The interior scenes painted by Mathieu Cherkit are disarmingly familiar, exploring domestic life in all its trivial familiarity. Even in his self-portraits and his street, garden and plant paintings, we are struck by a strange sense of déjà vu. Yet, despite his rendering of the smallest details down to the anecdotal, his painting seems suddenly to shift into a more historical and metaphysical dimension: historical, when he cites his predecessors in the field of painting, in particular those who produced abstract works, even though his own are viscerally figurative; metaphysical, through its temporal and spatial kaleidoscope, disrupting perspective and intersecting planes in the manner of the Cubists. It is from this painting, with its subjects captured directly in thick impasto, that the Mathieu Cherkit’s tender and constantly amazed gaze on his daily life ultimately emerges.

Born in Paris in 1982 and currently living in Vallery (Yonne department in central France), Mathieu Cherkit graduated from the Nantes School of Fine Arts and the Hochshule für Grafik und Buchkunst in Leipzig, and has become a major figure of the emerging generation of French figurative painters. He was a finalist for the Jean-François Prat Prize (2013), the Science-Po Prize for Contemporary Art (2013) and the Antoine Marin Prize (2011).
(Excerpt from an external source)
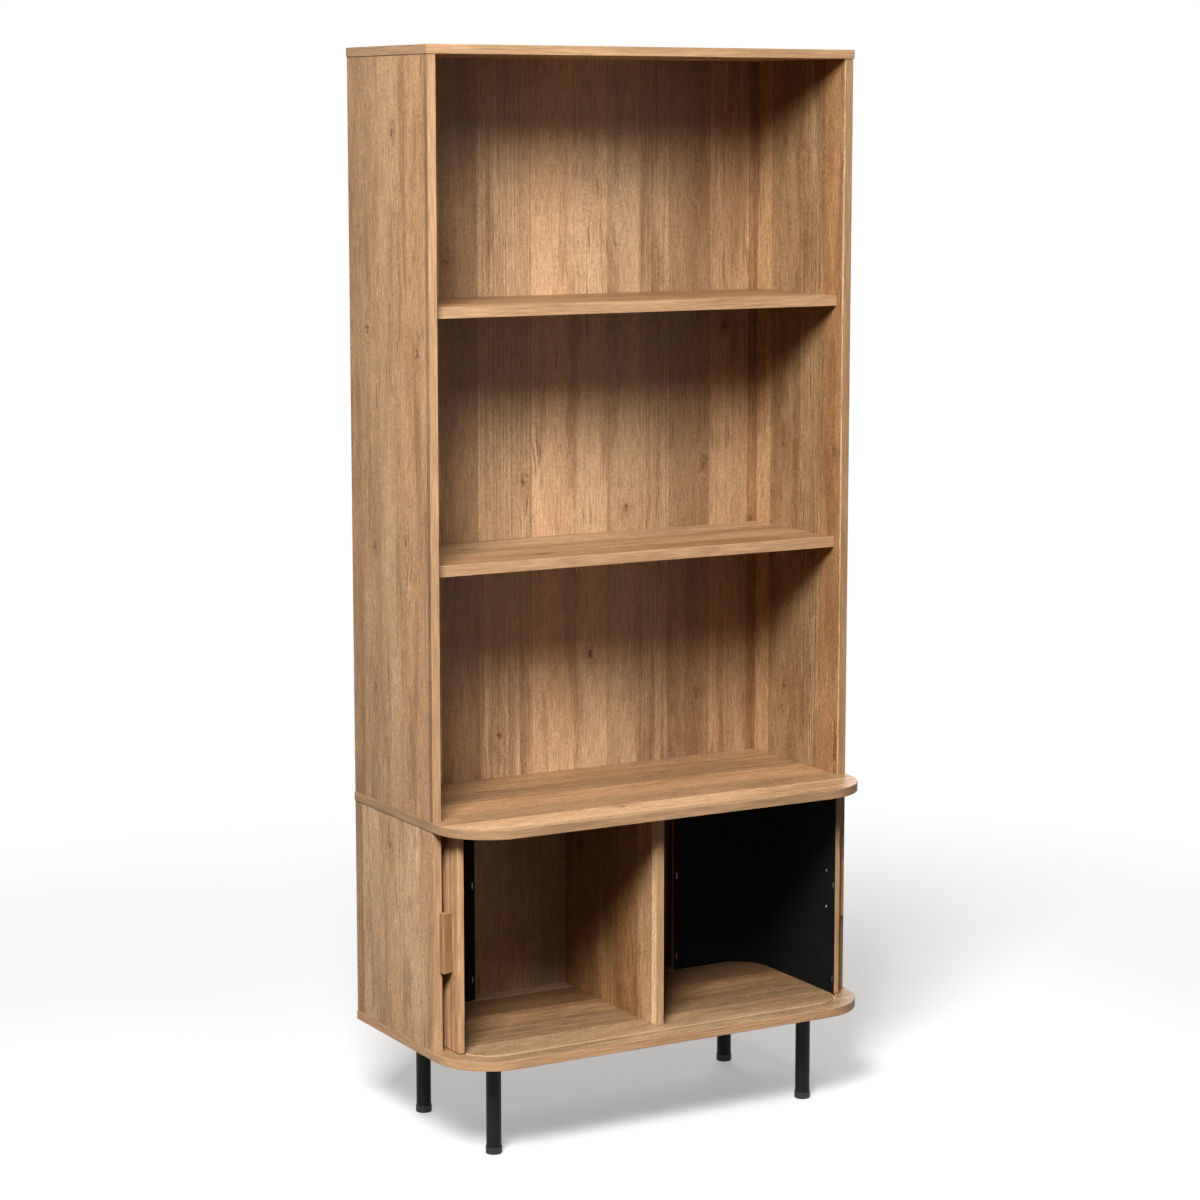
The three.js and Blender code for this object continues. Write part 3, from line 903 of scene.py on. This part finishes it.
class BOOKCASE_OT_staples(bpy.types.Operator):
    """Makes the staples that hold the cloth to each door's first and last slats"""
    bl_idname = "bookcase.staples"
    bl_label = "Staples"

    def execute(self, context):
        settings = context.scene.bookcase_doors
        wire = STAPLE_WIRE / 2
        blank = block("staple_blank", (-wire, -wire, -STAPLE_LENGTH / 2), (wire, wire, STAPLE_LENGTH / 2))
        ease_edges(blank, STAPLE_ROUNDING * wire, segments=3)
        paint(blank, [zinc_plate()])
        for prefix, side in SIDES.items():
            stations = slat_stations(prefix)
            ends = (("leading", SLAT_GROUPS[0], LEADING_SLATS[0], (0, -1)),
                    ("trailing", SLAT_GROUPS[-1], LAST_SLAT, (-side, 0)))
            for end, group, number, towards_end in ends:
                place, out, width = stations[number]
                face = Vector((math.cos(out), math.sin(out))) * settings.backing_thickness / 2
                place = place - face + Vector(towards_end) * (width / 2 - STAPLE_INSET)
                staples = [placed_copy(blank, "staple", Vector((*place, z)), out)
                           for z in STAPLE_HEIGHTS[prefix][end]]
                settle(joined(f"{prefix}_{end}_staples", staples), slat_body(prefix, group), "screw_steel")
        bpy.data.objects.remove(blank)
        return {"FINISHED"}


# Legs

LEG_PLACES = ("front_left", "front_right", "back_left", "back_right")


def plate_underside(place):
    """The height of a leg plate's underside: the second highest level in the leg's mesh, to 0.01 mm."""
    levels = sorted({round(point.co.z, 5) for point in frame["nodes"][f"leg_{place}"].data.vertices})
    return levels[-2]


class LegSettings(bpy.types.PropertyGroup):
    edge_radius: bpy.props.FloatProperty(
        name="Edge radius", description="Rounding of the plates' and caps' edges",
        default=0.4 * MM, min=0.1 * MM, max=1 * MM, precision=4, unit="LENGTH")
    weld_size: bpy.props.FloatProperty(
        name="Weld size", description="Radius of the weld bead between tube and plate",
        default=1.6 * MM, min=0.5 * MM, max=3 * MM, precision=4, unit="LENGTH")


class BOOKCASE_OT_legs(bpy.types.Operator):
    """Makes the steel tube legs with their welded plates"""
    bl_idname = "bookcase.legs"
    bl_label = "Legs"

    def execute(self, context):
        settings = context.scene.bookcase_legs
        coat = powder_coat()
        for place in LEG_PLACES:
            piece = copy_of(f"leg_{place}", f"leg_{place}_coated")
            ease_edges(piece, settings.edge_radius)
            cap_low, cap_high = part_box(f"foot_cap_{place}")
            middle = (cap_low + cap_high) / 2
            points = [vertex.co for vertex in frame["nodes"][f"leg_{place}"].data.vertices]
            tube_radius = max(math.hypot(point.x - middle.x, point.y - middle.y) for point in points
                              if point.z < cap_high.z)
            bpy.ops.object.select_all(action="DESELECT")
            bpy.ops.mesh.primitive_torus_add(
                location=(middle.x, middle.y, plate_underside(place)), major_segments=48, minor_segments=10,
                major_radius=tube_radius, minor_radius=settings.weld_size)
            weld = bpy.context.active_object
            bpy.ops.object.transform_apply()
            bpy.ops.object.shade_smooth()
            piece = joined(f"leg_{place}_coated", [piece, weld])
            paint(piece, [coat])
            settle(piece, "case", "leg_steel", f"leg_{place}")
        return {"FINISHED"}


class BOOKCASE_OT_foot_caps(bpy.types.Operator):
    """Makes the moulded caps on the legs' feet"""
    bl_idname = "bookcase.foot_caps"
    bl_label = "Foot caps"

    def execute(self, context):
        settings = context.scene.bookcase_legs
        plastic = moulded_plastic()
        for place in LEG_PLACES:
            piece = copy_of(f"foot_cap_{place}", f"foot_cap_{place}_moulded")
            ease_edges(piece, settings.edge_radius / 2)
            paint(piece, [plastic])
            settle(piece, "case", "foot_plastic", f"foot_cap_{place}")
        return {"FINISHED"}


# Stage

KEY_PLACE = Vector((-2.10, -2.40, 3.35))
TOP_PLACE = Vector((0.10, -1.05, 3.70))
BACK_PLACE = Vector((1.60, 3.00, 2.40))
LIGHT_AIM = Vector((0, 0, 0.35))
KEY_SPREAD = math.radians(110)
TOP_SIZE = 1.2
BACK_SIZE = 2.5
FLOOR_RADIUS = 20.0
# What the floor sends back to the object is darker than what the camera sees
FLOOR_BOUNCE = "#4F4B46"
# The floor fades to plain white between these distances, from this share of white on
FADE_START, FADE_END = 0.9, 2.6
FADE_FROM = 0.35
# The camera, as fitted to the photograph
IMAGE_WIDTH = 1200
FOCAL_PIXELS = 3157.7
SENSOR_WIDTH = 36
CAMERA_PLACE = Vector((-2625.7, -4530.0, 1663.7)) * MM
CAMERA_YAW = math.radians(29.749)
CAMERA_PITCH = math.radians(8.522)
CAMERA_REACH = 100


class StageSettings(bpy.types.PropertyGroup):
    floor_colour: bpy.props.FloatVectorProperty(
        name="Floor colour", description="Colour of the pale studio floor",
        default=linear("#F1F0EE")[:3], min=0, max=1, subtype="COLOR")
    key_power: bpy.props.FloatProperty(
        name="Key light", description="Power of the soft box at the upper left",
        default=115.0, min=0, unit="POWER")
    key_size: bpy.props.FloatProperty(
        name="Key size", description="Side of the square soft box",
        default=1.3, min=0.1, unit="LENGTH")
    top_power: bpy.props.FloatProperty(
        name="Top light", description="Power of the soft box overhead, a little in front",
        default=34.0, min=0, unit="POWER")
    back_power: bpy.props.FloatProperty(
        name="Back light", description="Power of the weak light behind, which shows the back",
        default=58.0, min=0, unit="POWER")
    sky_level: bpy.props.FloatProperty(
        name="Room light", description="Strength of the light from all round",
        default=0.045, min=0)


def soft_box(name, place, size, power, spread=math.pi):
    """A square area light that looks at the cabinet."""
    turn = (LIGHT_AIM - place).to_track_quat("-Z", "Y").to_euler()
    bpy.ops.object.light_add(type="AREA", location=place, rotation=turn)
    lamp = bpy.context.active_object
    lamp.name = lamp.data.name = name
    lamp.data.shape = "SQUARE"
    lamp.data.size = size
    lamp.data.energy = power
    lamp.data.spread = spread


def seen_directly(tree):
    """1 for what the camera, or a mirror or glass, sees, and 0 for light that falls on the object."""
    path = add(tree, "LightPath").outputs
    seen = add(tree, "Math", {0: path["Is Camera Ray"], 1: path["Is Glossy Ray"]}, operation="MAXIMUM")
    return add(tree, "Math", {0: seen, 1: path["Is Transmission Ray"]}, operation="MAXIMUM")


def studio_paper(colour):
    """White studio paper, which fades to plain white far off, so that the floor has no edge."""
    material, tree, place = new_material("studio_paper_white")
    distance = add(tree, "VectorMath", {0: place}, operation="LENGTH").outputs["Value"]
    fade = add(tree, "MapRange", {
        "Value": distance, "From Min": FADE_START, "From Max": FADE_END, "To Min": FADE_FROM, "To Max": 1.0},
        interpolation_type="SMOOTHSTEP")
    fade = add(tree, "Math", {0: fade, 1: seen_directly(tree)}, operation="MULTIPLY")
    shown = add(tree, "Mix", {0: seen_directly(tree), 6: linear(FLOOR_BOUNCE), 7: colour}, data_type="RGBA")
    paper = add(tree, "BsdfDiffuse", {"Color": shown})
    white = add(tree, "Emission", {"Color": (1, 1, 1, 1), "Strength": 1.0})
    return finished(material, add(tree, "MixShader", {0: fade, 1: paper, 2: white}))


def studio_surround(sky_level):
    """A world that the camera sees as white, and that lights the object only a little."""
    world = bpy.data.worlds.new("studio_surround")
    world.use_nodes = True
    tree = world.node_tree
    tree.nodes.clear()
    strength = add(tree, "Mix", {0: seen_directly(tree), 2: sky_level, 3: 1.0}, data_type="FLOAT")
    surround = add(tree, "Background", {"Color": (1, 1, 1, 1), "Strength": strength})
    add(tree, "OutputWorld", {"Surface": surround})
    return world


def photograph_camera():
    """The camera at the photograph's place, with its direction and focal length."""
    level = math.cos(CAMERA_PITCH)
    forward = Vector((math.sin(CAMERA_YAW) * level, math.cos(CAMERA_YAW) * level, -math.sin(CAMERA_PITCH)))
    bpy.ops.object.camera_add(location=CAMERA_PLACE)
    camera = bpy.context.active_object
    camera.rotation_mode = "QUATERNION"
    camera.rotation_quaternion = forward.to_track_quat("-Z", "Y")
    camera.data.sensor_width = SENSOR_WIDTH
    camera.data.lens = SENSOR_WIDTH * FOCAL_PIXELS / IMAGE_WIDTH
    camera.data.clip_end = CAMERA_REACH
    return camera


class BOOKCASE_OT_stage(bpy.types.Operator):
    """Makes the pale floor, the white surround, the soft lights and the camera"""
    bl_idname = "bookcase.stage"
    bl_label = "Stage"

    def execute(self, context):
        settings = context.scene.bookcase_stage
        bpy.ops.object.select_all(action="DESELECT")
        bpy.ops.mesh.primitive_circle_add(vertices=96, radius=FLOOR_RADIUS, fill_type="NGON")
        floor = context.active_object
        floor.name = "studio_floor"
        floor.data.materials.append(studio_paper((*settings.floor_colour, 1)))
        context.scene.world = studio_surround(settings.sky_level)
        soft_box("key_soft_box", KEY_PLACE, settings.key_size, settings.key_power, KEY_SPREAD)
        soft_box("top_soft_box", TOP_PLACE, TOP_SIZE, settings.top_power)
        soft_box("back_soft_box", BACK_PLACE, BACK_SIZE, settings.back_power)
        context.scene.camera = photograph_camera()
        context.scene.view_settings.view_transform = "Standard"
        return {"FINISHED"}


# Sidebar

STEPS = (BOOKCASE_OT_boards, BOOKCASE_OT_backs, BOOKCASE_OT_slats, BOOKCASE_OT_backing, BOOKCASE_OT_handles,
         BOOKCASE_OT_screws, BOOKCASE_OT_staples, BOOKCASE_OT_legs, BOOKCASE_OT_foot_caps, BOOKCASE_OT_stage)
SETTINGS = {"bookcase_boards": BoardSettings, "bookcase_doors": DoorSettings, "bookcase_legs": LegSettings,
            "bookcase_stage": StageSettings}


class BOOKCASE_PT_sidebar(bpy.types.Panel):
    """Lists the settings and the operators that make the bookcase's pieces"""
    bl_idname = "BOOKCASE_PT_sidebar"
    bl_label = "Bookcase"
    bl_space_type = "VIEW_3D"
    bl_region_type = "UI"
    bl_category = "Bookcase"

    def draw(self, context):
        for name, group in SETTINGS.items():
            box = self.layout.box()
            for key in group.__annotations__:
                box.prop(getattr(context.scene, name), key)
        for step in STEPS:
            self.layout.operator(step.bl_idname)


def register():
    for each in (*SETTINGS.values(), *STEPS, BOOKCASE_PT_sidebar):
        bpy.utils.register_class(each)
    for name, group in SETTINGS.items():
        setattr(bpy.types.Scene, name, bpy.props.PointerProperty(type=group))


def unregister():
    for name in SETTINGS:
        delattr(bpy.types.Scene, name)
    for each in reversed((*SETTINGS.values(), *STEPS, BOOKCASE_PT_sidebar)):
        bpy.utils.unregister_class(each)


def main():
    register()
    bpy.ops.bookcase.boards()
    bpy.ops.bookcase.backs()
    bpy.ops.bookcase.slats()
    bpy.ops.bookcase.backing()
    bpy.ops.bookcase.handles()
    bpy.ops.bookcase.screws()
    bpy.ops.bookcase.staples()
    bpy.ops.bookcase.legs()
    bpy.ops.bookcase.foot_caps()
    bpy.ops.bookcase.stage()


if __name__ == "__main__":
    main()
His works are included in numerous public collections—the Centre National des Arts Plastiques, the Museum of Modern Art in Paris, the MO.CO., the Musée Estrine in Saint-Rémy de Provence and the Musée des Avelines in Saint-Cloud. They also feature in private collections such as the Salomon Foundation and the Colas Foundation in France, as well as the Caldic Collection / Voorlinden Museum and the AkzoNobel Art Foundation in the Netherlands.